Kapılar Haneke filmlerinin diğer vazgeçilmez metaforudur. Uzun planlarla bireyler anlatmaya çalışan geçiş yerleri, sınırlar, başka dünyalara açılan algı eşikleri. Funny Games’te olduğu gibi bazen konformist sığınakların bekçisi, ki ironik olarak filmin sonunda acı verici tutsaklığın da simgesi olur ve kaçmak isteseniz de kaçamazsınız; bazen The Seventh Continent ’deki gibi güvenli sığınaktan ayrılış ya da varış noktası, dış dünyaya açılan bir nevi sırat köprüsü işlevi görür.

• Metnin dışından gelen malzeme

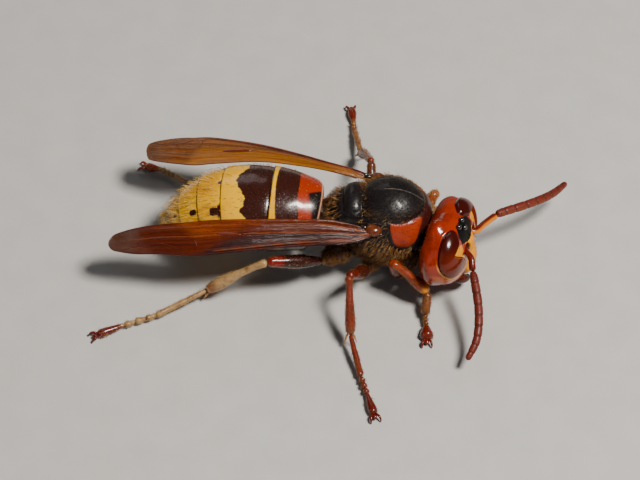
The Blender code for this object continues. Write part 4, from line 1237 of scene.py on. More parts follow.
def wing_surface(word, along, across):
    """Points of the forewing's middle surface, with its pleats. Across runs from front edge to fold."""
    spot = eased(FOREWING_STATIONS[word], along)
    front, fold = spot[..., [0, 3, 4]], spot[..., :3]
    to_tip = np.clip((1 - along) / TIP_ROUNDING, 0, 1)
    narrowed = 0.5 + (across - 0.5) * np.sqrt(1 - (1 - to_tip) ** TIP_POWER)
    points = front + (fold - front) * narrowed[..., None]
    # Pleats and a gentle arch, which fade out towards the root and the tip, and a bent-down front edge.
    fade = smoothstep(along, 0.02, 0.15) * (1 - smoothstep(along, 0.8, 0.97))
    pleats = np.sin(across * PLEATS * 2 * math.pi) * smoothstep(across, 0.0, 0.2)
    points[..., 2] += PLEAT_DEPTH * fade * pleats
    points[..., 2] += CAMBER * np.sin(across * math.pi) * fade
    points[..., 2] -= FRONT_DROP * smoothstep(FRONT_WIDTH - across, 0, FRONT_WIDTH)
    return points


def blade_piece(name, points, finish, nodes, values):
    """A closed thin sheet from a grid of points: an upper face, a lower face and a rim."""
    rows, columns = points.shape[:2]
    normals = unit(np.cross(np.gradient(points, axis=0), np.gradient(points, axis=1)))
    normals = normals * np.sign(normals[..., 2:3].mean())
    both = np.concatenate([(points + normals * MEMBRANE / 2).reshape(-1, 3),
                           (points - normals * MEMBRANE / 2).reshape(-1, 3)])
    i, j = np.meshgrid(np.arange(rows - 1), np.arange(columns - 1), indexing="ij")
    corners = [i * columns + j, (i + 1) * columns + j, (i + 1) * columns + j + 1, i * columns + j + 1]
    top = np.stack(corners, -1).reshape(-1, 4)
    count = rows * columns
    grid = np.arange(count).reshape(rows, columns)
    rim = np.concatenate([grid[0], grid[1:, -1], grid[-1, -2::-1], grid[-2:0:-1, 0]])
    after = np.roll(rim, -1)
    sides = np.stack([rim, after, after + count, rim + count], -1)
    quads = np.concatenate([top, top[:, ::-1] + count, sides[:, ::-1]])
    full = {label: np.concatenate([numbers.ravel(), numbers.ravel()]) for label, numbers in values.items()}
    add_piece(name, mesh_of(name, both, quads, values=full), finish, nodes)


print("wing helpers ready")

# %% [markdown]
# The membrane is amber with a smoky front border, and clearer towards the tip. It is see-through, so the
# yellow abdomen glows through the near wing, and a brighter tint on the back half paints that glow in. Three
# stored edges carry the smoke, the clear tip and the painted glow of the back half.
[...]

Büyük garaj kapıları ya da bahçe kapıları değildir sadece Haneke filmlerindeki geçiş noktaları. Haneke’nin kendi filmleri hakkında yaptığı matruşka bebeklerine benzer şeklindeki tanıma uyan katmanlı bir yapı, her katmanı kaldırdığınızda daha da küçülen dünyalar ve sonunda hiçliğe varan bir kara deliğe ulaşmak gibidir. Odaların kapıları ve kapı kolları da önemli yer tutmaktadır. Her birey kendi küçük odasında kendi dünyasını oluşturur ve bu katmanlar birbirlerinden çok farklıdır.

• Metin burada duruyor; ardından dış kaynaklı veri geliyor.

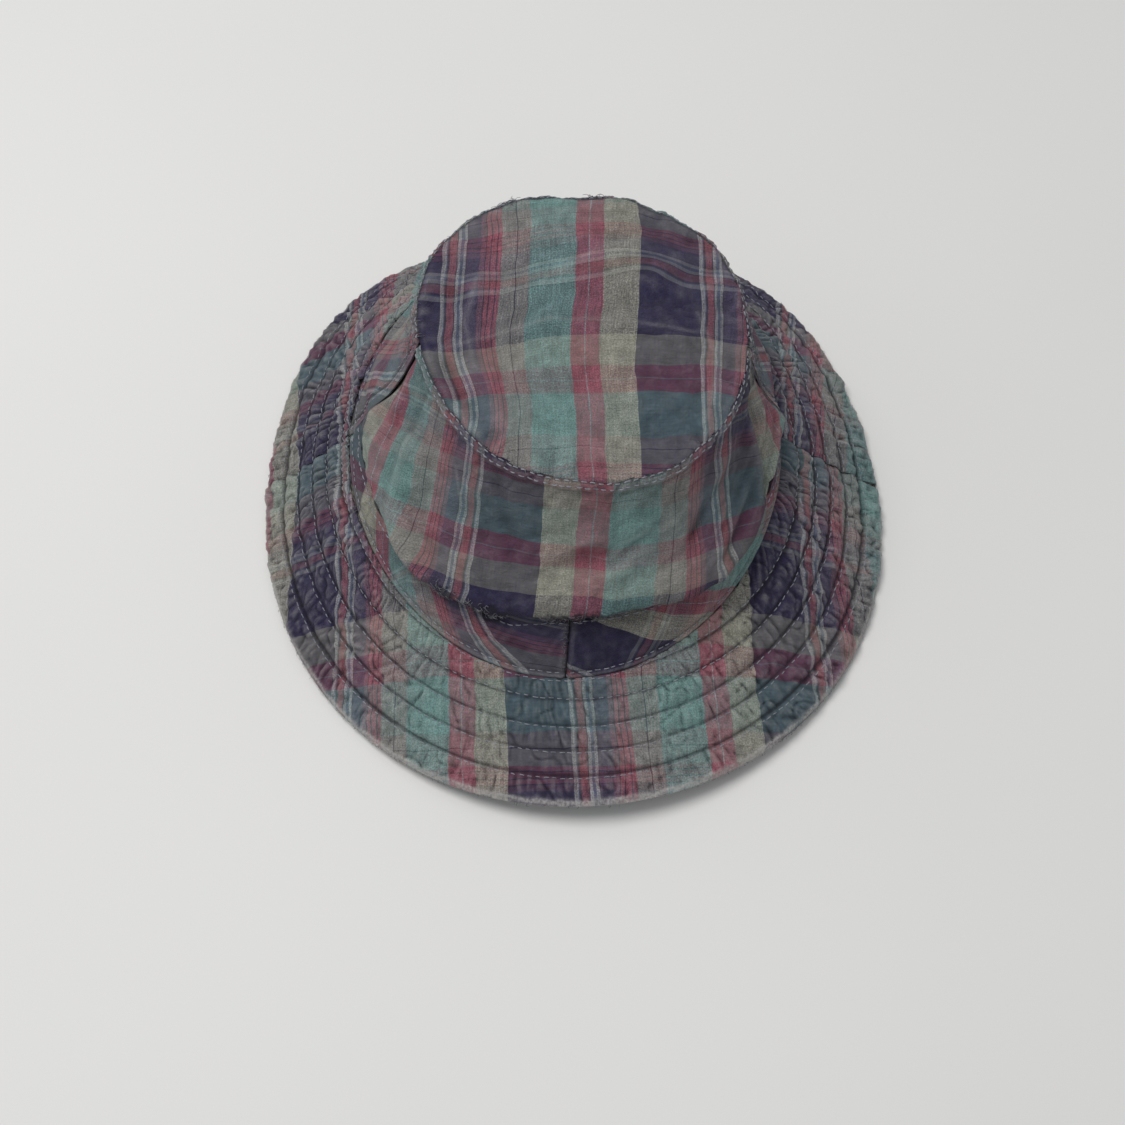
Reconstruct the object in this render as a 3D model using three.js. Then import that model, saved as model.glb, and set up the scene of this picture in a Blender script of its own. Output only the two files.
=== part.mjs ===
// A soft cotton bucket hat, cut and sewn from flat pieces: an oval tip, a two-part crown wall with a lower
// band, a quilted brim of three layers in front and back halves, a sweatband and the tapes over the seams.
// Millimetres, +Z up, standing on its brim. The front of the hat looks towards -Y.
import * as THREE from "three";

// Driving dimensions, in millimetres.
const CLOTH = 0.9; // thickness of a washed cotton panel
const TAPE = 0.6; // thickness of a seam tape
const GAP = 0.35; // free space between pieces that are sewn together
const BRIM_LAYER = 1.1; // height of one brim layer, measured straight up
const BRIM_GAP = 0.45; // free height between two brim layers
const BRIM_STACK = 3 * BRIM_LAYER + 2 * BRIM_GAP;
const HEAD_HALF_WIDTH = 86; // the head opening at the brim seam
const HEAD_FRONT = 101;
const HEAD_BACK = 103;
const BRIM_HALF_WIDTH = 131; // the outer edge of the brim
const BRIM_HALF_LENGTH = 145;
const BRIM_FLAT = 4; // the outermost strip of the brim, which lies level
const TIP_HALF_WIDTH = 62;
const TIP_FRONT = 60;
const TIP_BACK = 68;
const SWEATBAND_INSET = 5; // the sweatband's lower edge stands this far inside the brim seam
const TIP_DOME = 3; // rise of the tip's middle over its seam
const CROWN_LEAN = 4; // the soft crown leans to one side by this much at the tip
const SIDE_GAP = THREE.MathUtils.degToRad(0.2); // half the gap at a side seam, as an angle
const TAPE_HALF_ANGLE = THREE.MathUtils.degToRad(4); // half the width of a side seam's tape
const FULL_TURN = 2 * Math.PI;

// An oval level of the hat: how far it reaches to the sides, front and back, and how high it is there.
const oval = (half, front, back, sideZ, frontZ, backZ, lean = 0) =>
  ({ half, front, back, sideZ, frontZ, backZ, lean });

// Levels of the crown wall from the tip seam down. At the front the slack wall sags into a belly, whose
// lip hangs over the tuck above the lower band.
const TIP_SEAM = oval(TIP_HALF_WIDTH, TIP_FRONT, TIP_BACK, 100, 96, 103, CROWN_LEAN);
const CROWN = [
  TIP_SEAM,
  oval(67, 65, 77, 84, 81, 86, 3),
  oval(73, 73, 85, 69, 66, 72, 2),
  oval(80, 91, 92, 58, 54, 60, 1),
  oval(82, 86, 96, 51, 49.5, 53, -1),
  oval(HEAD_HALF_WIDTH, HEAD_FRONT, HEAD_BACK, 40, 27, 41, -3),
];
const TUCK = 4 / (CROWN.length - 1); // how far down the crown the tuck lies, as a share of its levels
const TUCK_HALF_GAP = 0.006;

// Levels of the brim, on its upper face, from the head opening, just under the wall's lower edge, out to
// the brim's own edge.
const BRIM = [
  oval(HEAD_HALF_WIDTH - CLOTH, HEAD_FRONT - CLOTH, HEAD_BACK - CLOTH, 39, 25.9, 40, -3),
  oval(109, 123, 124, 21, 14.5, 22, -1),
  oval(BRIM_HALF_WIDTH - BRIM_FLAT, BRIM_HALF_LENGTH - BRIM_FLAT, BRIM_HALF_LENGTH - BRIM_FLAT,
    BRIM_STACK, BRIM_STACK, BRIM_STACK),
  oval(BRIM_HALF_WIDTH, BRIM_HALF_LENGTH, BRIM_HALF_LENGTH, BRIM_STACK, BRIM_STACK, BRIM_STACK),
];

// Levels of the sweatband, from its free upper edge down to the brim seam.
const SWEATBAND = [
  oval(68, 77, 79, 71, 56, 72, 2),
  oval(HEAD_HALF_WIDTH - SWEATBAND_INSET, HEAD_FRONT - SWEATBAND_INSET, HEAD_BACK - SWEATBAND_INSET,
    41, 28, 42, -3),
];

function ovalPoint(level, angle) {
  const side = Math.cos(angle);
  const along = Math.sin(angle);
  const reach = along < 0 ? level.front : level.back;
  const endZ = along < 0 ? level.frontZ : level.backZ;
  return new THREE.Vector3(
    level.lean + level.half * side,
    reach * along,
    level.sideZ + (endZ - level.sideZ) * along * along,
  );
}

// A surface is a function of the angle round the hat and the share of the way down or out.
const smoothSurface = (levels) => (angle, share) =>
  new THREE.CatmullRomCurve3(levels.map((level) => ovalPoint(level, angle))).getPoint(share);

function straightSurface(levels) {
  return (angle, share) => {
    const step = Math.min(Math.floor(share * (levels.length - 1)), levels.length - 2);
    const part = share * (levels.length - 1) - step;
    return ovalPoint(levels[step], angle).lerp(ovalPoint(levels[step + 1], angle), part);
  };
}

// The tip: share 0 is its middle and share 1 its seam.
function tipSurface(angle, share) {
  const seam = ovalPoint(TIP_SEAM, angle);
  const middle = new THREE.Vector3(TIP_SEAM.lean, (TIP_BACK - TIP_FRONT) / 2, TIP_SEAM.sideZ);
  const point = middle.lerp(seam, share);
  point.z += TIP_DOME * (1 - share * share);
  return point;
}

const crownSurface = smoothSurface(CROWN);
const brimSurface = straightSurface(BRIM);
const sweatbandSurface = straightSurface(SWEATBAND);

// The direction out of the cloth at a point of a surface.
function outward(surface, angle, share) {
  const step = 1e-3;
  const low = Math.max(share - step, 0);
  const high = Math.min(share + step, 1);
  const around = surface(angle + step, share).sub(surface(angle - step, share));
  const down = surface(angle, high).sub(surface(angle, low));
  return down.cross(around).normalize();
}
const straightUp = () => new THREE.Vector3(0, 0, 1);

// Lays a closed unit shape on a surface: x runs along the angle, y along the share and z through the cloth.
function lay(geometry, surface, direction, place) {
  const position = geometry.getAttribute("position");
  const corner = new THREE.Vector3();
  for (let i = 0; i < position.count; i++) {
    corner.fromBufferAttribute(position, i);
    const { angle, share, lift } = place(corner);
    const point = surface(angle, share);
    point.addScaledVector(direction(surface, angle, share), lift);
    position.setXYZ(i, point.x, point.y, point.z);
  }
  geometry.computeVertexNormals();
  return geometry;
}

// A panel of cloth between two angles and two shares, with its outer face at the given lift.
function panel(piece) {
  const { surface, from, to, start, end, around, across } = piece;
  const { lift = 0, thick = CLOTH, direction = outward } = piece;
  return lay(new THREE.BoxGeometry(1, 1, 1, around, across, 1), surface, direction, (corner) => ({
    angle: THREE.MathUtils.lerp(from, to, corner.x + 0.5),
    share: THREE.MathUtils.lerp(end, start, corner.y + 0.5),
    lift: lift + thick * (corner.z - 0.5),
  }));
}

// The tip is a flattened ball: its upper half is the tip's face and its lower half the inside.
function tipPanel(around, rings) {
  const ball = new THREE.SphereGeometry(1, around, 2 * rings);
  ball.rotateX(Math.PI / 2);
  const clearance = GAP + CLOTH;
  return lay(ball, tipSurface, straightUp, (corner) => {
    const polar = Math.acos(THREE.MathUtils.clamp(corner.z, -1, 1));
    const share = 1 - Math.abs(1 - polar / (Math.PI / 2));
    const rim = Math.abs(corner.z) < 1e-6;
    return {
      angle: Math.atan2(corner.y, corner.x),
      share,
      lift: clearance - (rim ? CLOTH / 2 : corner.z > 0 ? 0 : CLOTH),
    };
  });
}

const PLAID = { roughness: 0.92, metalness: 0 };
const materials = {
  plaid: () => new THREE.MeshStandardMaterial({ ...PLAID, color: 0x6d6a78 }),
  brimPlaid: () => new THREE.MeshStandardMaterial({ ...PLAID, color: 0x74707a }),
  interlining: () => new THREE.MeshStandardMaterial({ color: 0xd8d4c6, roughness: 0.95, metalness: 0 }),
  twill: () => new THREE.MeshStandardMaterial({ color: 0x9a9a8e, roughness: 0.9, metalness: 0 }),
};

const hat = new THREE.Group();
function add(name, geometry, material) {
  const mesh = new THREE.Mesh(geometry, material());
  mesh.name = name;
  hat.add(mesh);
}

const FRONT_HALF = { from: Math.PI + SIDE_GAP, to: FULL_TURN - SIDE_GAP };
const BACK_HALF = { from: SIDE_GAP, to: Math.PI - SIDE_GAP };
const CENTRE_FRONT = 1.5 * Math.PI;
const CENTRE_BACK = Math.PI / 2;
const HALF_STEPS = 28; // facets round half of the hat
const ALL_ROUND = { from: CENTRE_BACK + SIDE_GAP, to: CENTRE_BACK + FULL_TURN - SIDE_GAP };

function crown() {
  add("crown_tip", tipPanel(2 * HALF_STEPS, 5), materials.plaid);
  const wall = { surface: crownSurface, around: HALF_STEPS, start: 0 };
  const lip = TUCK - TUCK_HALF_GAP;
  add("crown_wall_front", panel({ ...wall, ...FRONT_HALF, end: lip, across: 8 }), materials.plaid);
  add("crown_wall_back", panel({ ...wall, ...BACK_HALF, end: 1, across: 8 }), materials.plaid);

  const band = { ...wall, around: HALF_STEPS / 2, across: 3, start: TUCK + TUCK_HALF_GAP, end: 1 };
  const left = { from: FRONT_HALF.from, to: CENTRE_FRONT - SIDE_GAP };
  const right = { from: CENTRE_FRONT + SIDE_GAP, to: FRONT_HALF.to };
  add("lower_band_left", panel({ ...band, ...left }), materials.plaid);
  add("lower_band_right", panel({ ...band, ...right }), materials.plaid);
}

// Three layers: the face, a stiff interlining and the underside, which the hat rests on.
function brim() {
  const layer = (number) => ({
    surface: brimSurface, direction: straightUp, across: BRIM.length - 1, start: 0, end: 1,
    lift: -number * (BRIM_LAYER + BRIM_GAP), thick: BRIM_LAYER,
  });
  const half = { around: HALF_STEPS };
  add("brim_top_front", panel({ ...layer(0), ...half, ...FRONT_HALF }), materials.brimPlaid);
  add("brim_top_back", panel({ ...layer(0), ...half, ...BACK_HALF }), materials.brimPlaid);
  const stiffener = panel({ ...layer(1), around: 2 * HALF_STEPS, ...ALL_ROUND });
  add("brim_interlining", stiffener, materials.interlining);
  add("brim_under_front", panel({ ...layer(2), ...half, ...FRONT_HALF }), materials.brimPlaid);
  add("brim_under_back", panel({ ...layer(2), ...half, ...BACK_HALF }), materials.brimPlaid);
}

// The inside: the sweatband and the tapes that cover the raw edges of the seams.
function insides() {
  add("sweatband", panel({
    surface: sweatbandSurface, ...ALL_ROUND, around: 2 * HALF_STEPS, across: 3, start: 0, end: 1,
  }), materials.twill);

  const tape = { surface: crownSurface, lift: -(CLOTH + GAP), thick: TAPE };
  const ring = { ...tape, ...ALL_ROUND, around: 2 * HALF_STEPS };
  add("tip_seam_tape", panel({ ...ring, start: 0.02, end: 0.12, across: 1 }), materials.twill);
  add("base_seam_tape", panel({ ...ring, start: 0.9, end: 0.98, across: 1 }), materials.twill);

  const strip = { ...tape, start: 0.15, end: 0.87, around: 2, across: 6 };
  for (const [name, middle] of [["side_seam_tape_right", 0], ["side_seam_tape_left", Math.PI]]) {
    const width = { from: middle - TAPE_HALF_ANGLE, to: middle + TAPE_HALF_ANGLE };
    add(name, panel({ ...strip, ...width }), materials.twill);
  }
}

crown();
brim();
insides();

export default hat;
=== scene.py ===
"""A washed plaid bucket hat: crown tip, slack front wall over a tuck, lower band, quilted brim, sweatband,
tapes and stitching.

Lengths are in millimetres and angles round the hat in degrees, anticlockwise seen from above, with the
front of the hat at 270. A surface is a grid of points: first index round the hat, second down or outwards.
"""
import math

import bpy
import numpy as np
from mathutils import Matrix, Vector


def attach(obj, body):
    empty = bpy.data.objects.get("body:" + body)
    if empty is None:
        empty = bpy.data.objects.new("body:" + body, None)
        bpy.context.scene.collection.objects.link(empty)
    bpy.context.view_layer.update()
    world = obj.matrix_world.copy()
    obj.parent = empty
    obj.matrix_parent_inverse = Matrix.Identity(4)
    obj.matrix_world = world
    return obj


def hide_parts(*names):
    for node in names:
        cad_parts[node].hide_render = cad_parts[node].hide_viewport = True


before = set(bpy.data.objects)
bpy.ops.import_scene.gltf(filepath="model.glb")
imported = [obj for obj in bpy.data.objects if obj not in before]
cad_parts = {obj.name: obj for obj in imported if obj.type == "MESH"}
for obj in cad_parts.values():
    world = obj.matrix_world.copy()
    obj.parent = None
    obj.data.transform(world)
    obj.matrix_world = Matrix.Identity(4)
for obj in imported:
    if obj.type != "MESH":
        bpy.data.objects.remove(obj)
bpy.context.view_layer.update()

MM = 0.001
FRONT, BACK, RIGHT, LEFT = 270.0, 90.0, 360.0, 180.0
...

Benny’nin uyumadan önce annesinden isteği üzere oda kapısının açık kalması ve her zaman odaya zayıf beyaz bir ışığın girmesi, o kara deliğe kapılıp gitmemek ya da materyalist varoluşun huzurlu kollarından kısa süreliğine de olsa kopma korkusunun görsel olarak dışa vurumu olabilir; ya da The Seventh Continent ’de küçük kız Eva’nın uyurken annesinden defalarca kez istemesine rağmen kapıyı açmaması ya da ışığı yanık bırakmaması ise, belki de sonunda ulaşacağı nihai hiçliğe koşar adım gitmesi için kazandığı cesaretle yüzleştiği küçük zaman aralıklarının tezahürüdür.

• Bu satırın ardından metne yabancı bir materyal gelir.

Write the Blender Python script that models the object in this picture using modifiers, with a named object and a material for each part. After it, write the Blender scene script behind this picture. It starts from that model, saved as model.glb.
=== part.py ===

Geçiş yerlerini, eşikleri, yani özellikle kapıları birer prizma olarak düşünürsek beyaz ışığın prizmadan geçtiği an gerçek renklerin oluştuğu yerler gibidir. Özellikle beyaz garaj ve ev kapılarının baskın bir şekilde verilmesi, bir nevi bireylerin ait hissettikleri ve güvenli duraklarına vardıklarında rahat yaşam biçimlerinin bir yansıması, hüzünleri ve sevinçlerini rahat bir şekilde paylaştıkları sulara girmenin göstergesi olabilir.
Haneke’nin sıklıkla aileleri gösterdiği bir diğer önemli mekan ise otomobildir. Modern toplumun vazgeçilmezlerinden olan otomobil, Haneke karakterlerinin bir yerden bir yere giderlerken içinde bulundukları ve uzun sahnelerin bize eşlik ettiği yerlerdir. Okyanus’un derinliklerine indiklerinde kendilerini güvende hissettikleri küçük denizaltılardır. Bireyler burada aynen evlerinde olduğu gibi dış dünyadan yalıtılmış şekilde verilir. Dışarıda fırtınalar kopabilir, insanlar ölebilir, şiddetli bir fırtına kazalara sebep olabilir, otomobillerinin içinde klasik müzik dinleyerek yolculuk eden karakterler bu olaylara televizyonda haberleri izlermiş gibi tepki verirler.
Bir diğer önemli ayrıntıysa Haneke’nin filmlerinde izleyiciyle arasındaki kurduğu ilişki olmalıdır. Ani kesmelerle giren karanlık uzun tutulmuş aralar, oyuncuların seyirci ile diyaloğa girmesi ve bazen kameraya bakıp gülümsemeleri, filmlerin içeriğine de hizmet eden çeşitli kurgu oyunlarıyla seyircinin özdeşleşmesine izin vermeyen Brecht’yen estetiğin dışavurumlarıdır.
Son olarak bu sene yani 2017’de gösterime girecek olan son filmi Happy End’i beklemekteyiz. Bilinen tek şey ustanın bu sefer göçmen sorununa eğildiği ve içerisinde korkunç bir ironiyi barındırdığını düşündüğüm filmin isminden ibaret.